“Warm Waters è iniziato in Papua Nuova Guinea nel 2013, quando stavo raccontando una storia sul disboscamento illegale e la deforestazione”, racconta il fotografo russo-portoghese Vlad Sokhin nel suo ultimo libro, edito da Schilt Publishing & Gallery.
Il progetto fotografico documenta l’effetto del cambiamento climatico nell’Oceano Pacifico e nell’Oceano Atlantico e, soprattutto, mostra la dura lotta che i migranti climatici hanno dovuto e dovranno affrontare negli anni a venire.
“Ho iniziato a scrivere racconti quando ho iniziato a viaggiare per il mondo, poi ho iniziato ad accompagnare le mie storie con le immagini. Sono stato attratto dalla fotografia e dal fatto che tutto ciò che posso vedere, posso trasmetterlo ad altre persone, facendole riflettere e forse anche realizzare qualcosa o magari arrivare a una soluzione”.
Dopo aver seguito il Kosovo del dopoguerra, Vlad ha messo gli occhi sul disboscamento illegale e sulla deforestazione in Papua Nuova Guinea, dove è nata l’idea di Warm Waters. “Lentamente, ho iniziato ad espandere la copertura dei problemi ambientali causati dalle attività umane e dai cambiamenti climatici e ho deciso di provare a coprire l’intera regione del Pacifico, dall’Alaska alla Nuova Zelanda”, afferma Vlad. “Non avevo idea di come trovare finanziamenti per un progetto così grande, ma pensavo solo che se avessi iniziato a farlo, i soldi sarebbero arrivati”.
E aveva ragione.

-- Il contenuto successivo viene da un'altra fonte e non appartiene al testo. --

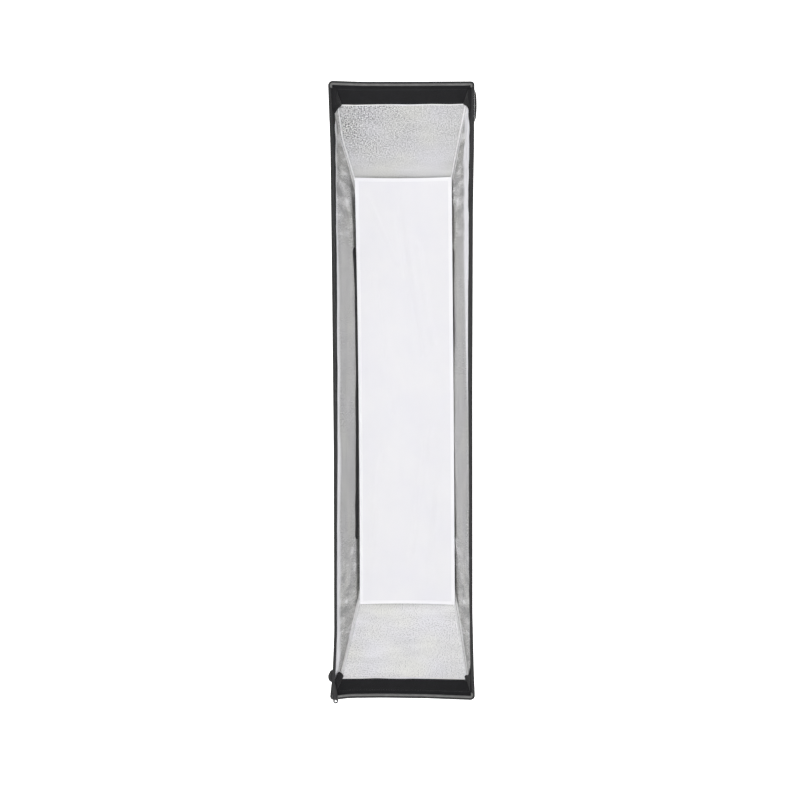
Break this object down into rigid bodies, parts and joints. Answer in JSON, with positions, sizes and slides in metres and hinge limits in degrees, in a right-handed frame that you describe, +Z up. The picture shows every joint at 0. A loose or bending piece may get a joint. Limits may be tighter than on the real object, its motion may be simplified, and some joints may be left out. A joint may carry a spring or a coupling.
{
  "type": "strip softbox",
  "caption": "Tall narrow fabric light box with a silver lining and a white inner baffle on a quick-fold rod frame, with a rotating speedring and bayonet adapter.",
  "frame": {"origin": "centre of the bayonet adapter's rear seating face, on the lamp axis", "axes": "+Z up along the long side of the box, -Y out of the open front, +Y towards the lamp head, +X to the right seen from the front"},
  "size_m": [0.3628, 0.4755, 1.5413],
  "materials": {
    "adapter_metal": "satin anodised",
    "ring_metal": "black powder-coated casting",
    "zinc_steel": "zinc plated",
    "rod_steel": "bright drawn spring steel",
    "black_plastic": "moulded, fine grain",
    "silver_lining": "pebbled silver inside, black nylon outside",
    "loop_tape": "brushed loop pile",
    "edge_binding": "woven grosgrain binding",
    "black_nylon": "plain-weave nylon",
    "white_diffusion": "thin translucent white nylon"
  },
  "bodies": {
    "adapter": {"bayonet_adapter": "adapter_metal", "retaining_ring": "adapter_metal", "retaining_screw_1": "zinc_steel", "retaining_screw_2": "zinc_steel", "retaining_screw_3": "zinc_steel", "retaining_screw_4": "zinc_steel"},
    "speedring": {"speedring_body": "ring_metal", "rear_collar": "black_nylon", "rod_bracket_top_left": "zinc_steel", "rod_bracket_top_right": "zinc_steel", "rod_bracket_bottom_left": "zinc_steel", "rod_bracket_bottom_right": "zinc_steel", "hinge_pin_top_left": "zinc_steel", "hinge_pin_top_right": "zinc_steel", "hinge_pin_bottom_left": "zinc_steel", "hinge_pin_bottom_right": "zinc_steel", "wall_left": "silver_lining", "wall_right": "silver_lining", "lip_left": "loop_tape", "lip_right": "loop_tape", "rim_left": "edge_binding", "rim_right": "edge_binding", "hook_tape_left": "loop_tape", "hook_tape_right": "loop_tape", "inner_baffle": "white_diffusion", "baffle_strap_top_left": "black_nylon", "baffle_strap_top_right": "black_nylon", "baffle_strap_bottom_left": "black_nylon", "baffle_strap_bottom_right": "black_nylon"},
    "rod_top_left": {"rod_socket_top_left": "black_plastic", "rod_top_left": "rod_steel", "rod_tip_top_left": "black_plastic", "corner_pocket_top_left": "black_nylon", "wall_top": "silver_lining", "lip_top": "loop_tape", "rim_top": "edge_binding"},
    "rod_top_right": {"rod_socket_top_right": "black_plastic", "rod_top_right": "rod_steel", "rod_tip_top_right": "black_plastic", "corner_pocket_top_right": "black_nylon", "flap_top_right": "black_nylon"},
    "rod_bottom_left": {"rod_socket_bottom_left": "black_plastic", "rod_bottom_left": "rod_steel", "rod_tip_bottom_left": "black_plastic", "corner_pocket_bottom_left": "black_nylon", "wall_bottom": "silver_lining", "lip_bottom": "loop_tape", "rim_bottom": "edge_binding", "flap_bottom_left": "black_nylon", "hanging_loop": "black_nylon", "loop_eyelet": "zinc_steel"},
    "rod_bottom_right": {"rod_socket_bottom_right": "black_plastic", "rod_bottom_right": "rod_steel", "rod_tip_bottom_right": "black_plastic", "corner_pocket_bottom_right": "black_nylon"},
    "lock_pad": {"lock_pad": "black_plastic"},
    "lock_knob": {"lock_knob": "black_plastic", "lock_screw": "zinc_steel"}
  },
  "joints": [
    {"name": "ring_rotation", "type": "hinge", "parent": "adapter", "child": "speedring", "pos_m": [0, -0.016, 0], "axis": [0, 1, 0], "continuous": true},
    {"name": "fold_top_left", "type": "hinge", "parent": "speedring", "child": "rod_top_left", "pos_m": [-0.048, -0.0345, 0.066], "axis": [1, 0, 0], "range_deg": [0, 52], "deforming": ["wall_left", "wall_right", "lip_left", "lip_right", "rim_left", "rim_right", "hook_tape_left", "hook_tape_right", "inner_baffle", "baffle_strap_top_left", "baffle_strap_top_right", "baffle_strap_bottom_left", "baffle_strap_bottom_right"]},
    {"name": "fold_top_right", "type": "hinge", "parent": "speedring", "child": "rod_top_right", "pos_m": [0.048, -0.0345, 0.066], "axis": [1, 0, 0], "range_deg": [0, 52]},
    {"name": "fold_bottom_left", "type": "hinge", "parent": "speedring", "child": "rod_bottom_left", "pos_m": [-0.048, -0.0345, -0.066], "axis": [-1, 0, 0], "range_deg": [0, 52]},
    {"name": "fold_bottom_right", "type": "hinge", "parent": "speedring", "child": "rod_bottom_right", "pos_m": [0.048, -0.0345, -0.066], "axis": [-1, 0, 0], "range_deg": [0, 52]},
    {"name": "lock_pad_travel", "type": "slide", "parent": "speedring", "child": "lock_pad", "axis": [1, 0, 0], "range_m": [0, 0.0015]},
    {"name": "lock_knob_turn", "type": "hinge", "parent": "lock_pad", "child": "lock_knob", "pos_m": [0.1, -0.015, 0], "axis": [1, 0, 0], "range_deg": [0, 540.01]}
  ],
  "couplings": [
    {"joint": "fold_top_right", "follows": "fold_top_left", "ratio": 1},
    {"joint": "fold_bottom_left", "follows": "fold_top_left", "ratio": 1},
    {"joint": "fold_bottom_right", "follows": "fold_top_left", "ratio": 1},
    {"joint": "lock_knob_turn", "follows": "lock_pad_travel", "rad_per_m": 6283.2}
  ]
}
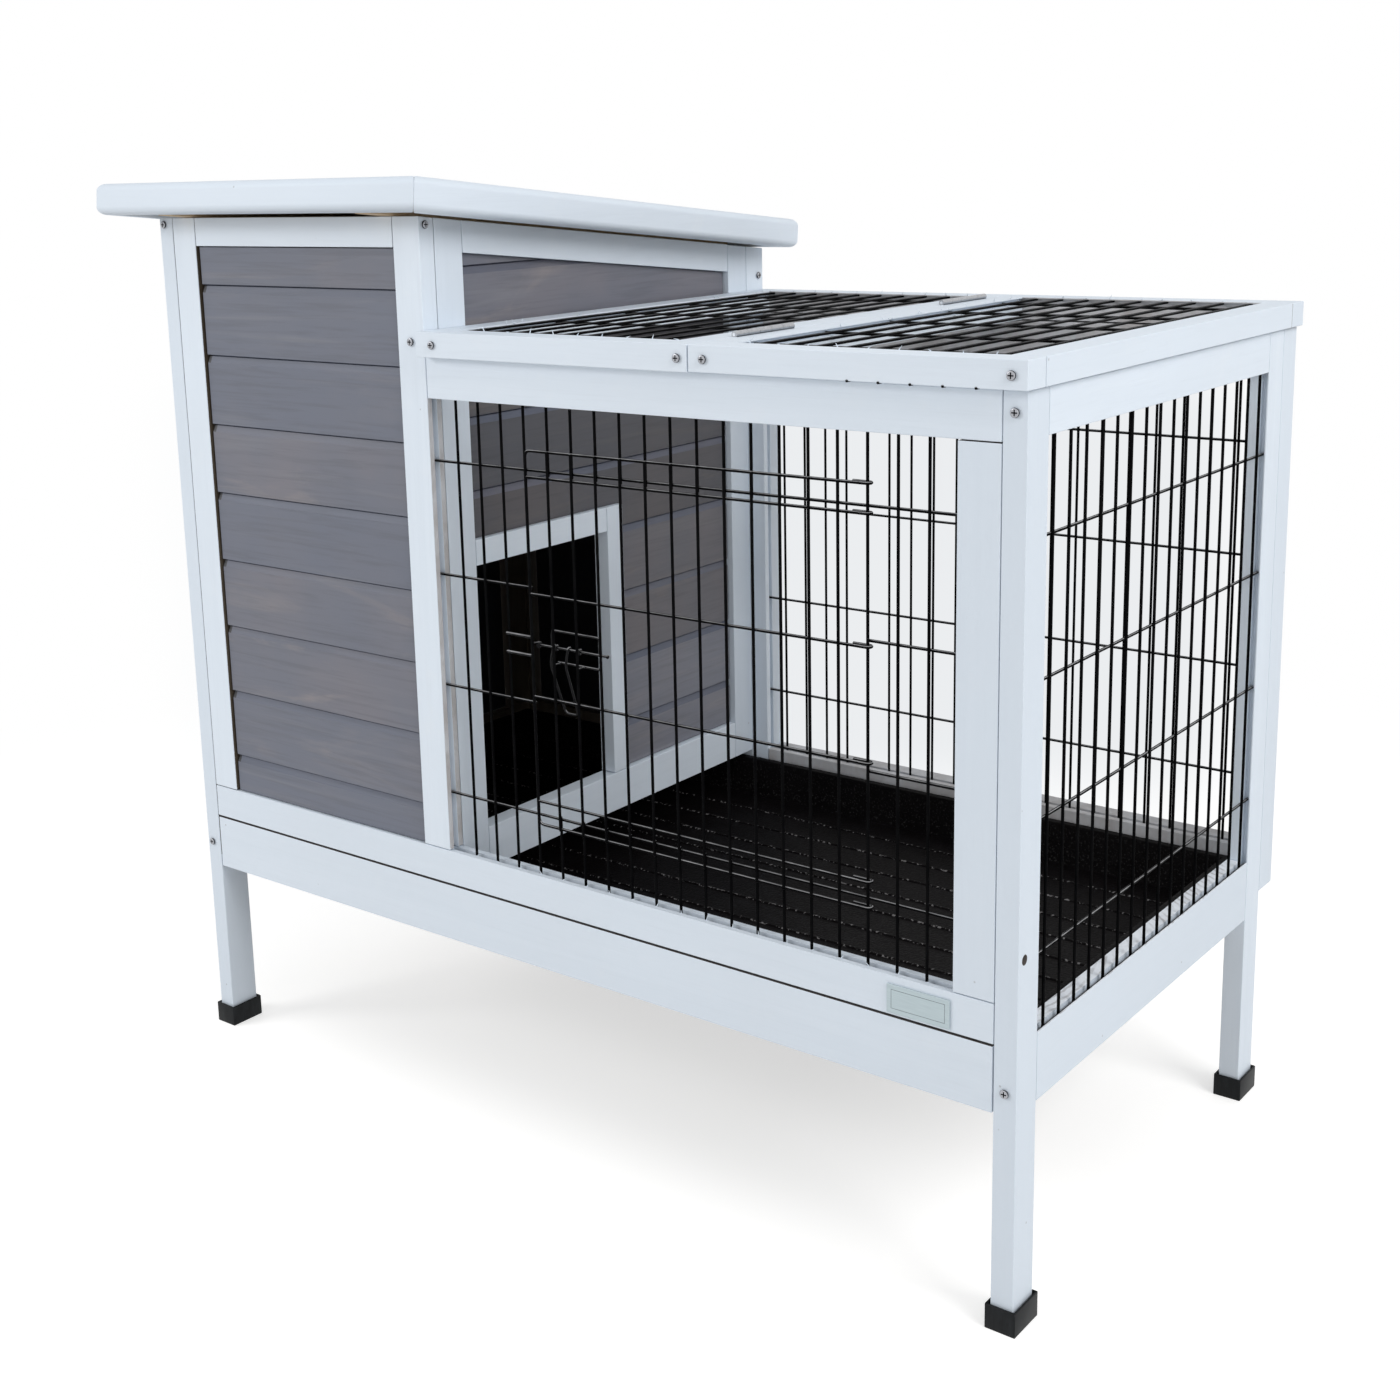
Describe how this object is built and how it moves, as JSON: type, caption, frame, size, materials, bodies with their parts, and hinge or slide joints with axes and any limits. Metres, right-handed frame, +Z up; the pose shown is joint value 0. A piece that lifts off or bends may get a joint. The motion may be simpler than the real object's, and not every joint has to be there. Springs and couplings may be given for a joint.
{
  "type": "rabbit hutch",
  "caption": "Raised timber rabbit hutch: boarded house with hinged sloping roof, wire run with hinged top and latched wire door, pull-out tray.",
  "frame": {"origin": "On the floor, below the centre of the whole outline.", "axes": "+X along the front towards the run end, +Y from the front to the back, +Z up."},
  "size_m": [0.943, 0.5546, 0.8497],
  "materials": {
    "white_timber": "thin white wash, satin",
    "grey_boards": "grey stain, matte",
    "bare_timber": "bare softwood",
    "black_wire": "black powder coat, satin",
    "black_plastic": "black, textured",
    "plate_silver": "satin, silver-grey",
    "zinc_fitting": "zinc plated",
    "roof_felt": "mineral roofing felt, matte"
  },
  "bodies": {
    "hutch": {"post_front_left": "white_timber", "post_rear_left": "white_timber", "post_front_right": "white_timber", "post_rear_right": "white_timber", "foot_caps": "black_plastic", "bottom_rail_front": "white_timber", "blank_plate": "plate_silver", "side_rail_left_bottom": "white_timber", "side_rail_left_top": "white_timber", "side_rail_right_bottom": "white_timber", "side_rail_right_top": "white_timber", "house_front_stile_left": "white_timber", "house_front_stile_right": "white_timber", "house_front_top_rail": "white_timber", "house_front_boards": "grey_boards", "house_left_boards": "grey_boards", "divider_stile_front": "white_timber", "divider_stile_rear": "white_timber", "divider_top_rail": "white_timber", "divider_bottom_rail": "white_timber", "divider_boards": "grey_boards", "doorway_header": "white_timber", "doorway_jamb": "white_timber", "run_front_top_rail": "white_timber", "run_front_stile": "white_timber", "run_front_mesh": "black_wire", "run_side_mesh": "black_wire", "house_back_stiles": "white_timber", "house_back_rails": "white_timber", "house_back_boards": "grey_boards", "run_back_stiles": "white_timber", "run_back_rails": "white_timber", "run_back_mesh": "black_wire", "top_fixed_rails": "white_timber", "top_fixed_mesh": "black_wire", "tray_runners": "bare_timber", "frame_screws": "zinc_fitting", "latch_receiver": "black_wire", "lid_hinge_fixed": "zinc_fitting", "roof_hinge_fixed": "zinc_fitting", "hinge_pins": "zinc_fitting"},
    "run_lid": {"lid_rails": "white_timber", "lid_mesh": "black_wire", "lid_hinge_moving": "zinc_fitting", "lid_screws": "zinc_fitting"},
    "roof": {"roof_panel": "bare_timber", "roof_felt": "roof_felt", "roof_edging": "white_timber", "roof_battens": "bare_timber", "roof_hinge_moving": "zinc_fitting"},
    "wire_door": {"wire_door": "black_wire", "door_loops": "black_wire", "latch_guides": "black_wire"},
    "latch_bolt": {"latch_bolt": "black_wire"},
    "latch_handle": {"latch_handle": "black_wire"},
    "tray": {"tray_pan": "black_plastic", "tray_front": "white_timber"}
  },
  "joints": [
    {"name": "roof_hinge", "type": "hinge", "parent": "hutch", "child": "roof", "pos_m": [-0.262, 0.27005, 0.7609], "axis": [-1, 0, 0], "range_deg": [0, 95]},
    {"name": "run_lid_hinge", "type": "hinge", "parent": "hutch", "child": "run_lid", "pos_m": [0.1935, 0.01598, 0.7235], "axis": [0, -1, 0], "range_deg": [0, 150]},
    {"name": "wire_door_hinge", "type": "hinge", "parent": "hutch", "child": "wire_door", "pos_m": [0.3381, -0.22702, 0.4604], "axis": [0, 0, 1], "range_deg": [0, 150]},
    {"name": "latch_slide", "type": "slide", "parent": "wire_door", "child": "latch_bolt", "axis": [1, 0, 0], "range_m": [-0.01, 0]},
    {"name": "latch_handle_swing", "type": "hinge", "parent": "latch_bolt", "child": "latch_handle", "pos_m": [0.0472, -0.22402, 0.4616], "axis": [1, 0, 0], "range_deg": [-4, 60]},
    {"name": "tray_slide", "type": "slide", "parent": "hutch", "child": "tray", "axis": [0, -1, 0], "range_m": [0, 0.42]}
  ]
}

Dopo cinque anni di lavoro e 18 paesi, è nato Warm Waters. Tuttavia, è stato un lungo processo per cambiare idea, intenzione, messaggio e scenario. “All’inizio, volevo solo mostrare visivamente le conseguenze negative del cambiamento climatico”, afferma Vlad. “Per i primi due o tre anni ho cercato distruzione, villaggi allagati, città distrutte da super cicloni, coralli sbiancati, frane ecc…”. ma alla fine il fotografo ha iniziato a guardare “la resilienza delle persone, la vita quotidiana di coloro che vivono su territori così instabile, persone che devono adattarsi e sperare per il meglio. Warm Waters è diventata una finestra su un mondo a cui molte persone non hanno accesso”, aggiunge Vlad.
“Gli spettatori hanno la libertà di interpretare queste immagini come vogliono, spero solo che tutti noi comprendiamo che ciò che sta accadendo ora non è un problema di alcuni piccoli paesi nel mezzo dell’oceano, ma è un problema di tutta l’umanità che può minacciare la nostra esistenza sulla Terra”.
“Durante i miei viaggi nella regione del Pacifico, in Asia e in Africa ho incontrato molte persone sagge che vivono uno stile di vita naturale e sono rimasto stupito dalla profondità della loro conoscenza, quanto profondamente conoscono e comprendono la natura, come possono leggere i segni su imminenti eventi naturali e come i segni, insieme a questa conoscenza, li hanno sostenuti per migliaia di anni”. È per questo che sta lavorando per dissipare gli stereotipi negativi sulle popolazioni e le culture indigene come “primitive”, e rifocalizzare l’importanza del loro stile di vita e di come può aprire la strada. “Sanno come essere in equilibrio con il loro ambiente ed essere felici, come vivere in pace con la natura senza distruggerla. Spero che possiamo ricordarlo”.